David Miranda (Mexico, 1977) is a visual artist and curator with a Bachelor degree of Fine Arts by the National School of Painting, Sculpture and Engraving “La Esmeralda”. He was project coordinator of the Aesthetic Education initiative, launched in Mexico by the Mexican Institute of Art in Service of Education (IMASE for irs acronym in Spanish) in collaboration with the Lincoln Center Institute in New York (2003-2005). He belongs to the Artist Pension Trust in New York, since 2006. He received the Young Art Creators Grant of the National Fund for Culture and Arts (FONCA) from 2011 to 2012. His artistic work has been displayed in several cultural institutions in Mexico, Colombia, Chile, Spain and the United States. Currently, he combines his artistic activity with his work as a curator at the Experimental Museum “El Eco” (UNAM) in Mexico City. David Miranda is a member of the Art Education Platform (Plataforma Arte Educación).

David Miranda’s work is made up by a series of actions, happenings, and projects aiming to propel critical thinking around social and historical circumstances understanding the piece as an open message in the public space, recovering the ideas and postures of other authors with the goal of creating a poetic language of his own.

http://bajoelpavimento.com (02.06.2015)

Interview

Video interview.

Bernad Vienat – Could you tell us a little about the development of your project Dialéctica de la Soledad (in english: The Dialectics of Loneliness)?”

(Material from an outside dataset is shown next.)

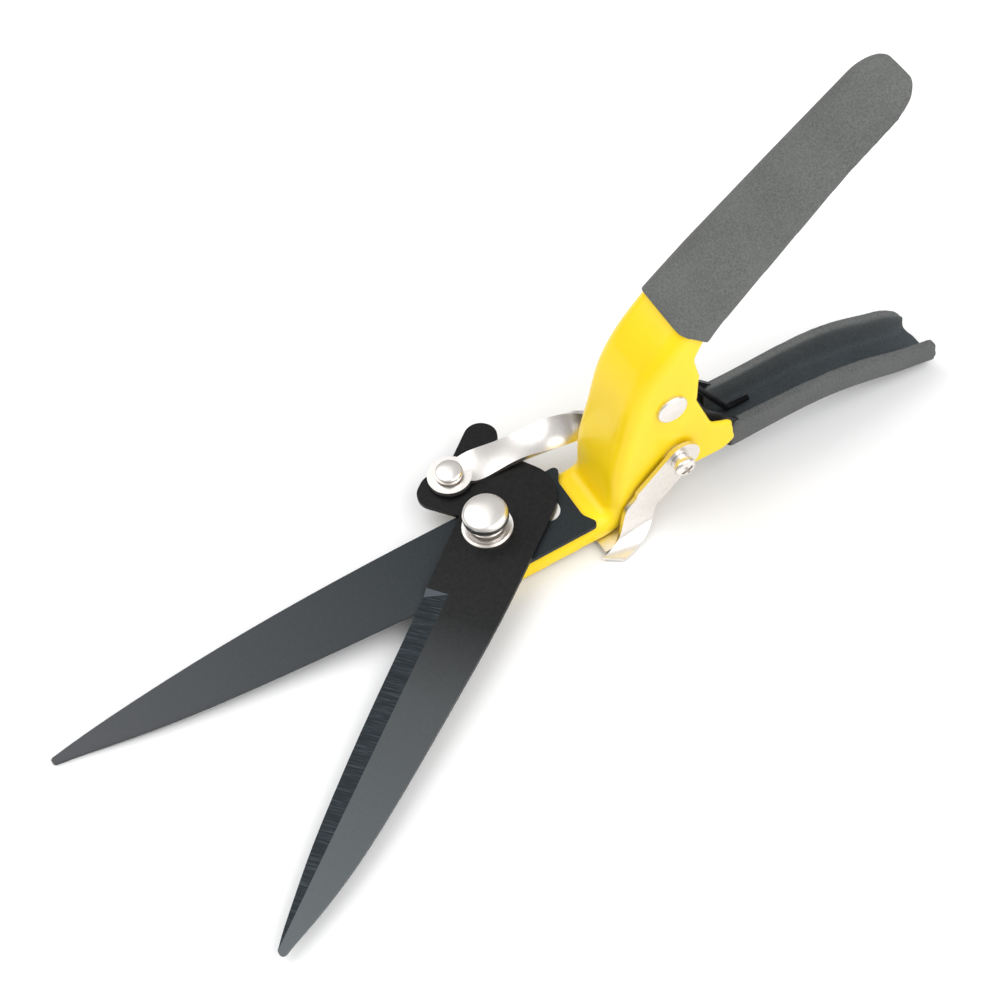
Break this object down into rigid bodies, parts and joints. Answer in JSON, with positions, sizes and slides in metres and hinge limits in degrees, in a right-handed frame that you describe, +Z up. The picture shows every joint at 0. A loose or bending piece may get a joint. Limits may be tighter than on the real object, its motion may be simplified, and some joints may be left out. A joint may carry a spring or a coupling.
{
  "type": "grass shears",
  "caption": "One-hand grass shears: squeezing the lower handle turns a blade across a fixed blade through a twisted link; a swinging latch locks them shut.",
  "frame": {"origin": "centre of the bounding box at floor level, the tool lying open on a floor", "axes": "+X towards the blade tips along the fixed blade, +Y towards the side the moving blade opens to, +Z up"},
  "size_m": [0.32, 0.1354, 0.1436],
  "materials": {
    "yellow_paint": "gloss powder coat",
    "upper_vinyl": "matte dipped vinyl, fine grain",
    "lower_vinyl": "matte dipped vinyl",
    "blade_black": "satin low-friction coating",
    "dark_steel": "satin black",
    "spring_black": "oiled black",
    "bush_steel": "turned",
    "zinc_steel": "zinc plated",
    "nickel": "polished nickel plate"
  },
  "bodies": {
    "stock": {"body_shell": "yellow_paint", "upper_grip": "upper_vinyl", "fixed_blade": "blade_black", "fixed_blade_rivet": "nickel", "pivot_bolt": "nickel", "pivot_washer_lower": "nickel", "pivot_washer_upper": "nickel", "pivot_spring_washer": "nickel", "tongue_washer": "zinc_steel", "pivot_nut": "zinc_steel", "handle_rivet": "nickel", "latch_screw": "nickel", "latch_washer": "nickel", "latch_nut": "zinc_steel"},
    "squeeze_handle": {"lower_handle": "dark_steel", "lower_grip": "lower_vinyl", "pivot_bush": "bush_steel", "link_rivet_rear": "nickel", "torsion_spring": "spring_black"},
    "swing_blade": {"moving_blade": "blade_black", "link_rivet_front": "nickel", "link_spacer": "nickel"},
    "push_link": {"link": "nickel"},
    "lock_latch": {"latch": "nickel"}
  },
  "joints": [
    {"name": "handle_squeeze", "type": "hinge", "parent": "stock", "child": "squeeze_handle", "pos_m": [-0.05499, -0.02507, 0.05215], "axis": [0, 1, 0], "range_deg": [0, 28], "stiffness_Nm_per_rad": 2.6, "springref_deg": -17.19, "deforming": ["torsion_spring"]},
    {"name": "blade_turn", "type": "hinge", "parent": "stock", "child": "swing_blade", "pos_m": [0.00424, -0.02867, 0.00993], "axis": [0.0534, 0, 0.9986], "range_deg": [-38.3, 0]},
    {"name": "link_turn", "type": "hinge", "parent": "swing_blade", "child": "push_link", "pos_m": [0.00549, -0.05197, 0.01386], "axis": [0.0534, 0, 0.9986], "range_deg": [0, 42.8]},
    {"name": "latch_turn", "type": "hinge", "parent": "stock", "child": "lock_latch", "pos_m": [-0.05685, -0.01167, 0.02681], "axis": [0, 1, 0], "range_deg": [0, 75]}
  ],
  "couplings": [
    {"joint": "blade_turn", "follows": "handle_squeeze", "ratio": -1.3643},
    {"joint": "link_turn", "follows": "handle_squeeze", "ratio": 1.5214}
  ]
}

David Miranda – In 2010 in Mexico there was a security crisis because of something that has come to be known as the “war on drugs”, which began during Felipe Calderon’s administration. One of the many problems caused by this situation was the hindrance of free transit throughout the country’s highways. This was partially caused because the drug cartels had taken control over many important sites and main roads but also because the State was too busy campaigning and promoting the importance of their security spends and investments to actually deal with the problem. This is not new, I did not invent it. This is a way in which many economic models justify their investments in certain areas, in this case, in the security level. Back then the police budget showed a significant increase. These policies had continued through this new administration, perhaps not in the same exact way neither following the same exact schemes but they remain in force.

This project is not a work of literal complaint in which the form of the artwork mimetically represents the social problems, but I had always been interested in fulfilling a different kind of reflection that would favor the dialogue with communities outside the artistic field. I also believe that the artistic practice can be also understood as a kind of social work at the same time that it performs a critical reflection from within, assuming one is part of the situation it critics.

I had the opportunity to work in this project thanks to the Young Art Creators Grant of the National Fund for Culture and Arts (FONCA). I was interested in doing some sort of paraphrase or rumination on “The Labyrinth of Solitude” by Octavio Paz which consists of 9 essays written in 1951, which set forth a description regarding Mexican identity that has been much discussed since, but remains valid in many aspects. My work ponders about local identity. In order to do this what I did was to extract phrases that I consider are still valid regarding this and the current situation we live in.